For the edification of those that may very well be too young to have lived it, the lat 80s early 90s were a remarkably fecund period for ‘rock’ music (that ‘R’ word pretty much always requires those singular inverted commas since it by now encompasses such a vast spectrum as to be inevitably inadequate but, well, it’s the only word that works). From Suede to Pulp to Manic Street Preachers to Th’Faith Healers to Sonic Youth and a thousand more and, yes, you’re right, that quick list does lean a bit Brit-heavy but then again of course it does as that’s where the most engagingly irresistible wave was flowing from during those years and snugged deeply inside said wave – and happened to be this listener’s favorite – was the Pete Fij-led, accurately-named Adorable.

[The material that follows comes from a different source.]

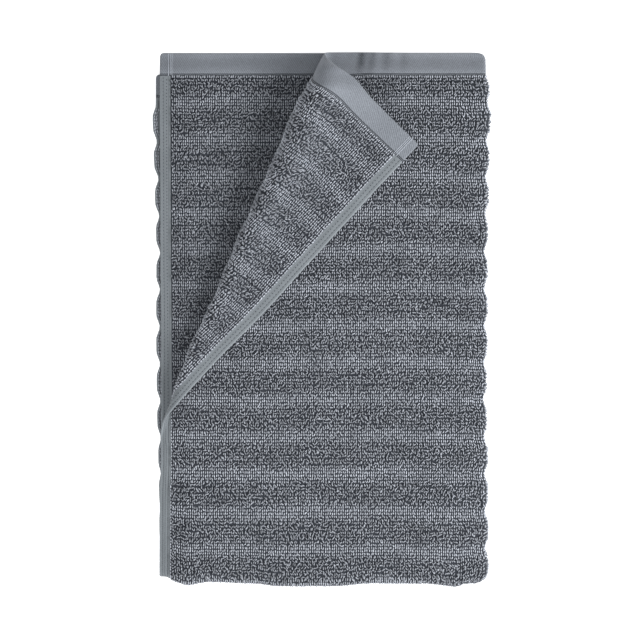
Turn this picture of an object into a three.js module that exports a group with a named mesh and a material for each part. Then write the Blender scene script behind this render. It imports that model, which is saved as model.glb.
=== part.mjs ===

While extant for a mere three-plus years (1991-1994, basically; click that link for their brief but essential discography), there was something intuitively pop genius-like to their sound that seemed to flood one’s synapses with an effortless élan as if it was the subtly brilliant visitor your heart had been waiting for for yonks, their debut – and only – LP Against Perfection landing not just on many 1993 best-of lists but often topping it as it did mine, which is quite the statement given what an embarrassment-of-riches year that was. So, fast forward…

…it’s 2026, some thirty-three (and a third?) years later and imagine your correspondent’s delight to find a new single from from Pete in his inbox late last month. It’s not dissimilar, I should think, to waking up to find you’re suddenly young again, the world is once again swirling with ingenious, intuitively brilliant pop nous and for however short a spell eternal life presents itself, if only for four-and-a-half minutes, as a real possibility. And if that, being an accurate accounting of this listener’s experience, isn’t enough to spark your curiosity, well, you’re reading the wrong magazine. Writers/listeners/music-addicts such as those that populate the SEM office (which isn’t to mention our readers) live for those few records that make us swoon and this one, coming from the artist it’s coming from and everything they’ve contributed to our ‘swoon history,’ marks this as a banner day. Thank you, Pete… [please see below for the track’s background from the artist himself; it’s nothing less than essential]

Find/purchase “Cuckoo” here.

“I’m a cold war kid, whose parents escaped from behind the Iron Curtain (my dad was sent to Siberia by the Soviets but managed to escape through Afghanistan, whilst my mum used forged papers to slip over the western border to escape from Communist Poland), and perhaps it’s this background that has led to my fascination with the murky world of espionage……..One of my favourite films of recent times is David Leitch’s 2017 spy thriller ‘Atomic Blonde’ with Charlize Theron kicking traitors’ butts in late 80’s neon-lit Berlin. 
Cuckoo is my take on the spirit of that film, with Siouxie Sioux driving the getaway car as Phil Oakey from The Human League aims a nighttime telescopic viewfinder. The lyrics are made up predominantly of espionage terms, though as the song progresses, they get mixed up to create their own code.”